Source material:

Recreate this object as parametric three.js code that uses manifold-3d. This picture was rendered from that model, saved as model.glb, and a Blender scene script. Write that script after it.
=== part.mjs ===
...
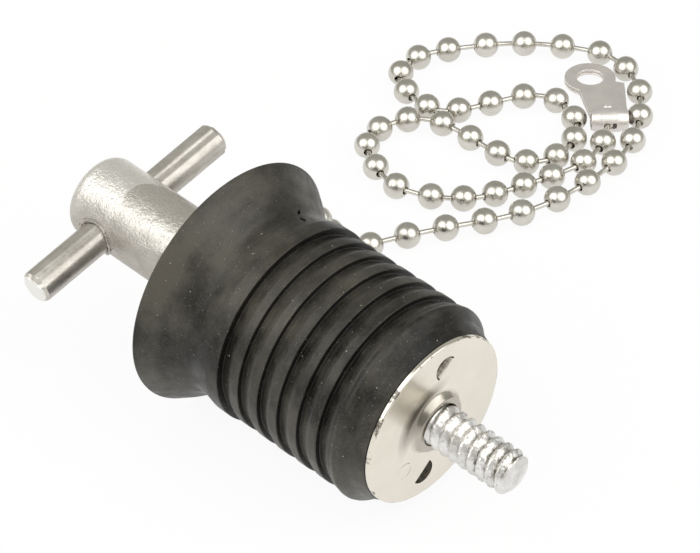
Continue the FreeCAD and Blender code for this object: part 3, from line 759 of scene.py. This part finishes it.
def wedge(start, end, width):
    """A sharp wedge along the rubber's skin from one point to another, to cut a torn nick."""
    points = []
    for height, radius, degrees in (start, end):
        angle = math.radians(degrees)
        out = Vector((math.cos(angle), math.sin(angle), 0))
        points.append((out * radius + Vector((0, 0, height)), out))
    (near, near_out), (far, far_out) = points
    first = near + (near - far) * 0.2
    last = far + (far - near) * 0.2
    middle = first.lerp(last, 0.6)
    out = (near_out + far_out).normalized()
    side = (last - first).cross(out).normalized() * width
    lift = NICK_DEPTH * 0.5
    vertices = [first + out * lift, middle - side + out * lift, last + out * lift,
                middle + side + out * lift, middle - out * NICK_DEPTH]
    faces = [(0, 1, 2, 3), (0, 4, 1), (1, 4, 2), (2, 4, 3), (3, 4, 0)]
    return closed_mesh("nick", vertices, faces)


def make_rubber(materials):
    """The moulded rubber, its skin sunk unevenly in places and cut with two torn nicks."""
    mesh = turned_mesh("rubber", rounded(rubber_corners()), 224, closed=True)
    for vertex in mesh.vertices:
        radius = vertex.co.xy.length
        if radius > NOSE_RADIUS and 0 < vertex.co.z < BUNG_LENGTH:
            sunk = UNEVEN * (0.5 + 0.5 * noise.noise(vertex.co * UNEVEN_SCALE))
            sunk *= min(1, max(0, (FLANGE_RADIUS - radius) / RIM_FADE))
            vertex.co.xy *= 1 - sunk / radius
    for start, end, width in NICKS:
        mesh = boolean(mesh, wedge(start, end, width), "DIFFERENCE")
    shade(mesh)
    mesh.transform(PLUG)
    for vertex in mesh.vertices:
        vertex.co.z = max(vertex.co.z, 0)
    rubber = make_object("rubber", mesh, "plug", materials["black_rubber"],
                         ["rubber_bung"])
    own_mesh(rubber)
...
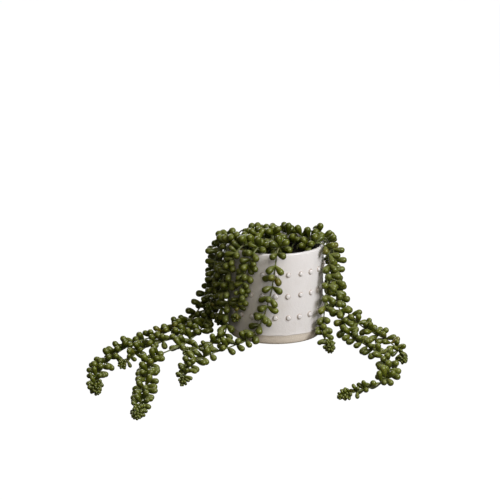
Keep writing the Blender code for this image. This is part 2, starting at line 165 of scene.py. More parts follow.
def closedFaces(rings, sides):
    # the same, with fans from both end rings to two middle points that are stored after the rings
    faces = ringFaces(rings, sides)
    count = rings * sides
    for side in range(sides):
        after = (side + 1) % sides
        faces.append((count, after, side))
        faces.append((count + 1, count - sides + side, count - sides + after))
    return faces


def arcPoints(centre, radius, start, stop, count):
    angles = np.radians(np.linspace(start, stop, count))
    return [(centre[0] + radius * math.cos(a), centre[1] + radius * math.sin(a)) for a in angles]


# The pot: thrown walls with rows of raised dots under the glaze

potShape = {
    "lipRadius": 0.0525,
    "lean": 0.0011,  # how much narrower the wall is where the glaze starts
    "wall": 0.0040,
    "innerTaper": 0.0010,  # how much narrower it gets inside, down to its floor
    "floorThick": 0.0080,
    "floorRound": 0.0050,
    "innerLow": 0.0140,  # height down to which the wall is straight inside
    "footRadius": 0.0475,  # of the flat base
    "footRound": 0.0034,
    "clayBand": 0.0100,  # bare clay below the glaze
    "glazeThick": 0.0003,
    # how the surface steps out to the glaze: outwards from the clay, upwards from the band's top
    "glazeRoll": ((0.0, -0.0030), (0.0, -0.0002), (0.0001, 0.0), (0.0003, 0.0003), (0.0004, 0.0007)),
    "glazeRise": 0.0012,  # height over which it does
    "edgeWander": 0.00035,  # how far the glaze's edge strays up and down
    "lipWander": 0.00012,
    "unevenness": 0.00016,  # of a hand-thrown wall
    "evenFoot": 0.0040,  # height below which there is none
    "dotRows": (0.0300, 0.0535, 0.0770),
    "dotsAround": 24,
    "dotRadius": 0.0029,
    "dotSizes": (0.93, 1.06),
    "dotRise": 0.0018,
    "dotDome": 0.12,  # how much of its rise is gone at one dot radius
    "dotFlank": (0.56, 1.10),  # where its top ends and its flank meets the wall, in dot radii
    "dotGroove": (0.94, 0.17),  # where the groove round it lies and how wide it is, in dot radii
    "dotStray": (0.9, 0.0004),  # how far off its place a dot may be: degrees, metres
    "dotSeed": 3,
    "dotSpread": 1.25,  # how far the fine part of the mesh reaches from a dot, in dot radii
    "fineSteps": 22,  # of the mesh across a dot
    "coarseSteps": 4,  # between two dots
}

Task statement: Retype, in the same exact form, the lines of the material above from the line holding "Keep writing the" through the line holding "# The pot: thrown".

Exercise output:
Keep writing the Blender code for this image. This is part 2, starting at line 165 of scene.py. More parts follow.
def closedFaces(rings, sides):
    # the same, with fans from both end rings to two middle points that are stored after the rings
    faces = ringFaces(rings, sides)
    count = rings * sides
    for side in range(sides):
        after = (side + 1) % sides
        faces.append((count, after, side))
        faces.append((count + 1, count - sides + side, count - sides + after))
    return faces


def arcPoints(centre, radius, start, stop, count):
    angles = np.radians(np.linspace(start, stop, count))
    return [(centre[0] + radius * math.cos(a), centre[1] + radius * math.sin(a)) for a in angles]


# The pot: thrown walls with rows of raised dots under the glaze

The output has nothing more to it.